--- begin ---
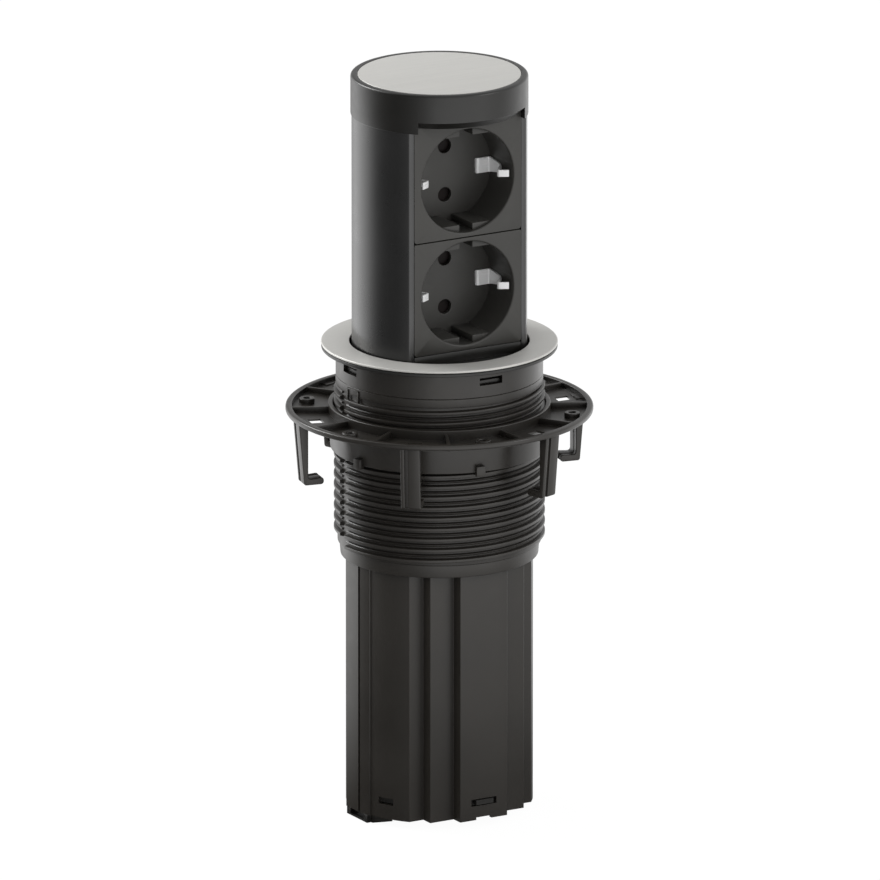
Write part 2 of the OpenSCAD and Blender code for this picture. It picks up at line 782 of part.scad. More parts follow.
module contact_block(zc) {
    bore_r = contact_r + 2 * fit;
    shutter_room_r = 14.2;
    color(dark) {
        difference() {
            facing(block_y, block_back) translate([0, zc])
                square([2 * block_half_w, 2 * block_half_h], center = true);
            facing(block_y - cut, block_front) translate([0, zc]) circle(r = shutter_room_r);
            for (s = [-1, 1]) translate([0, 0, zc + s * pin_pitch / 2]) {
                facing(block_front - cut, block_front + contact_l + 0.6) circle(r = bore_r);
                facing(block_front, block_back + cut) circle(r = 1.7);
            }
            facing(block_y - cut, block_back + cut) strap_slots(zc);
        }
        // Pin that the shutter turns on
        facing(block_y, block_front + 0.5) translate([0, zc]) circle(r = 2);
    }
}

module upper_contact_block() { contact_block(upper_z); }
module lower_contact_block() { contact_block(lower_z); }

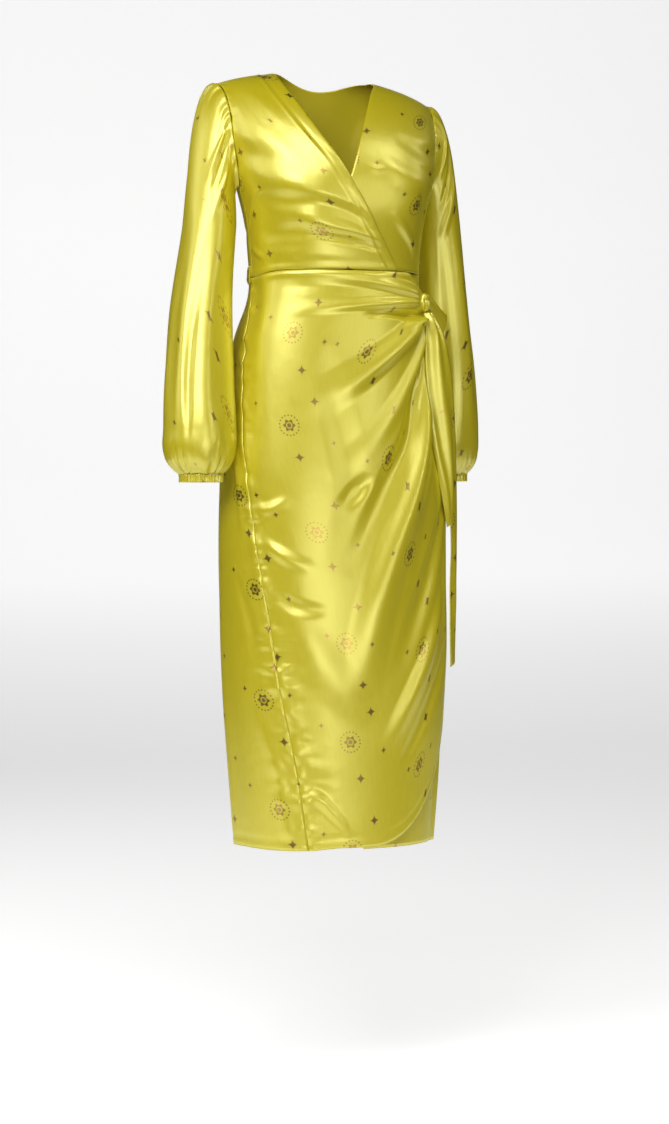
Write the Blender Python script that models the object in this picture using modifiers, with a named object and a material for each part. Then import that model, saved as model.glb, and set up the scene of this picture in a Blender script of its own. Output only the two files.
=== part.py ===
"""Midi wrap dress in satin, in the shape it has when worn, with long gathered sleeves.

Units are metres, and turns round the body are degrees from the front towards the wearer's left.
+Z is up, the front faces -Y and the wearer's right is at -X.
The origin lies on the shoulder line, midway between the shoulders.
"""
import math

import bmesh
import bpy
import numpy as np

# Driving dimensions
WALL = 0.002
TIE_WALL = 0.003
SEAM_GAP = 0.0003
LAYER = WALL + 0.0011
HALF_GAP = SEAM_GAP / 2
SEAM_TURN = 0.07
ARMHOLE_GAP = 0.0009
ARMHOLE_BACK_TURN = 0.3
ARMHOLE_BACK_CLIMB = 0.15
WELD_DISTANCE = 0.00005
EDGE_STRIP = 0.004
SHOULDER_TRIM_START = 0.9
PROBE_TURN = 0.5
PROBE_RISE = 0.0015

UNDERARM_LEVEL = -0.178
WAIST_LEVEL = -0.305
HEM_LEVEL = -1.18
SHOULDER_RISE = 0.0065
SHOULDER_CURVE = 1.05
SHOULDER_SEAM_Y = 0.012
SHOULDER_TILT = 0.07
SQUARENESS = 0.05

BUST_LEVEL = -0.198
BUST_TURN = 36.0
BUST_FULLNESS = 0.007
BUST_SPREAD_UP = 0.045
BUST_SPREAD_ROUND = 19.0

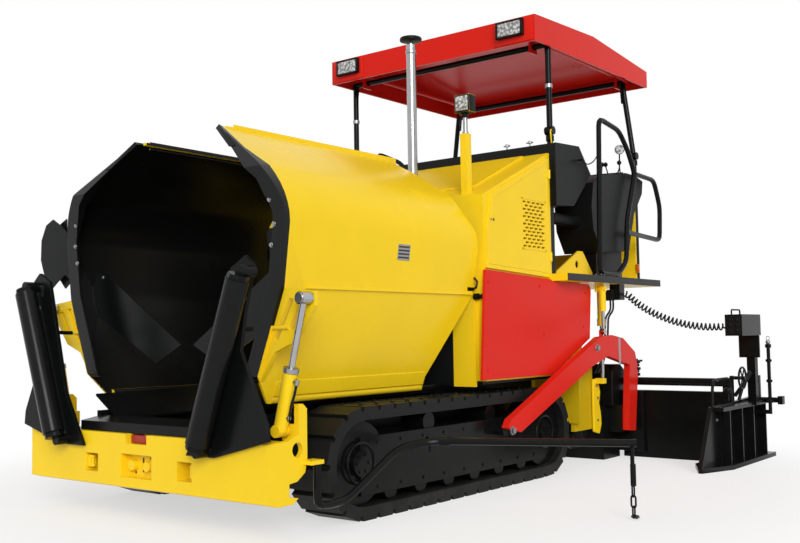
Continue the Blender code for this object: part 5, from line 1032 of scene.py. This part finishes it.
--- end ---
Repeat the preceding lines exactly, please, every one of them.

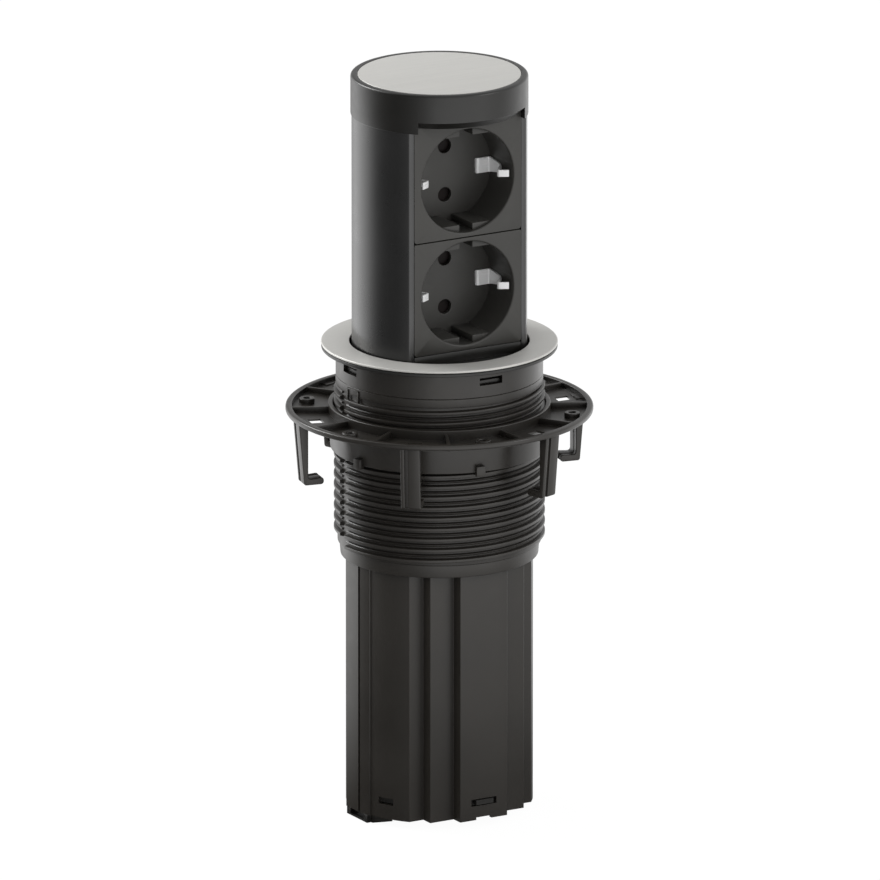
Write part 2 of the OpenSCAD and Blender code for this picture. It picks up at line 782 of part.scad. More parts follow.
module contact_block(zc) {
    bore_r = contact_r + 2 * fit;
    shutter_room_r = 14.2;
    color(dark) {
        difference() {
            facing(block_y, block_back) translate([0, zc])
                square([2 * block_half_w, 2 * block_half_h], center = true);
            facing(block_y - cut, block_front) translate([0, zc]) circle(r = shutter_room_r);
            for (s = [-1, 1]) translate([0, 0, zc + s * pin_pitch / 2]) {
                facing(block_front - cut, block_front + contact_l + 0.6) circle(r = bore_r);
                facing(block_front, block_back + cut) circle(r = 1.7);
            }
            facing(block_y - cut, block_back + cut) strap_slots(zc);
        }
        // Pin that the shutter turns on
        facing(block_y, block_front + 0.5) translate([0, zc]) circle(r = 2);
    }
}

module upper_contact_block() { contact_block(upper_z); }
module lower_contact_block() { contact_block(lower_z); }

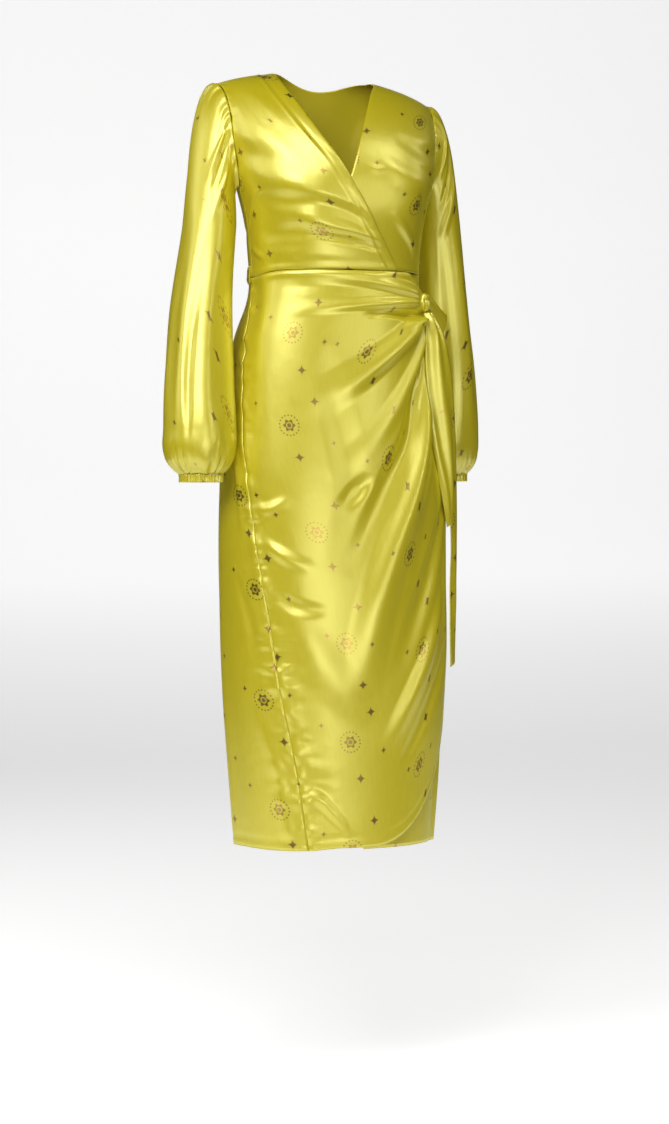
Write the Blender Python script that models the object in this picture using modifiers, with a named object and a material for each part. Then import that model, saved as model.glb, and set up the scene of this picture in a Blender script of its own. Output only the two files.
=== part.py ===
"""Midi wrap dress in satin, in the shape it has when worn, with long gathered sleeves.

Units are metres, and turns round the body are degrees from the front towards the wearer's left.
+Z is up, the front faces -Y and the wearer's right is at -X.
The origin lies on the shoulder line, midway between the shoulders.
"""
import math

import bmesh
import bpy
import numpy as np

# Driving dimensions
WALL = 0.002
TIE_WALL = 0.003
SEAM_GAP = 0.0003
LAYER = WALL + 0.0011
HALF_GAP = SEAM_GAP / 2
SEAM_TURN = 0.07
ARMHOLE_GAP = 0.0009
ARMHOLE_BACK_TURN = 0.3
ARMHOLE_BACK_CLIMB = 0.15
WELD_DISTANCE = 0.00005
EDGE_STRIP = 0.004
SHOULDER_TRIM_START = 0.9
PROBE_TURN = 0.5
PROBE_RISE = 0.0015

UNDERARM_LEVEL = -0.178
WAIST_LEVEL = -0.305
HEM_LEVEL = -1.18
SHOULDER_RISE = 0.0065
SHOULDER_CURVE = 1.05
SHOULDER_SEAM_Y = 0.012
SHOULDER_TILT = 0.07
SQUARENESS = 0.05

BUST_LEVEL = -0.198
BUST_TURN = 36.0
BUST_FULLNESS = 0.007
BUST_SPREAD_UP = 0.045
BUST_SPREAD_ROUND = 19.0

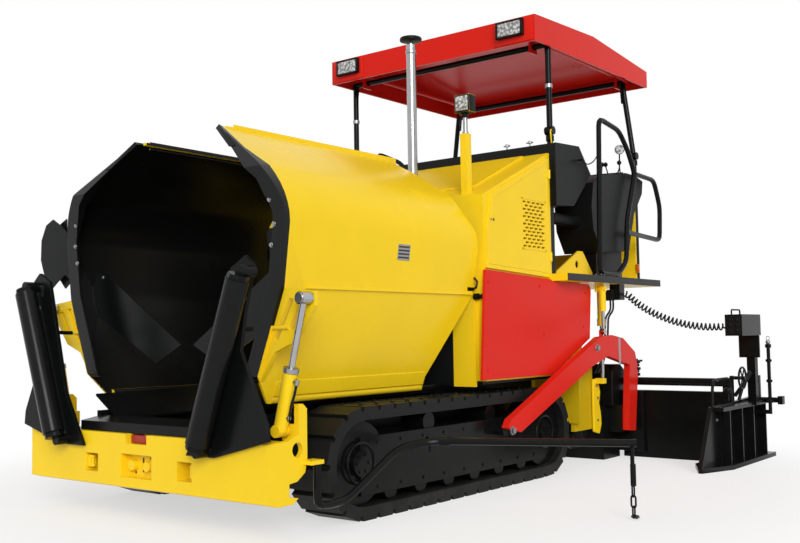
Continue the Blender code for this object: part 5, from line 1032 of scene.py. This part finishes it.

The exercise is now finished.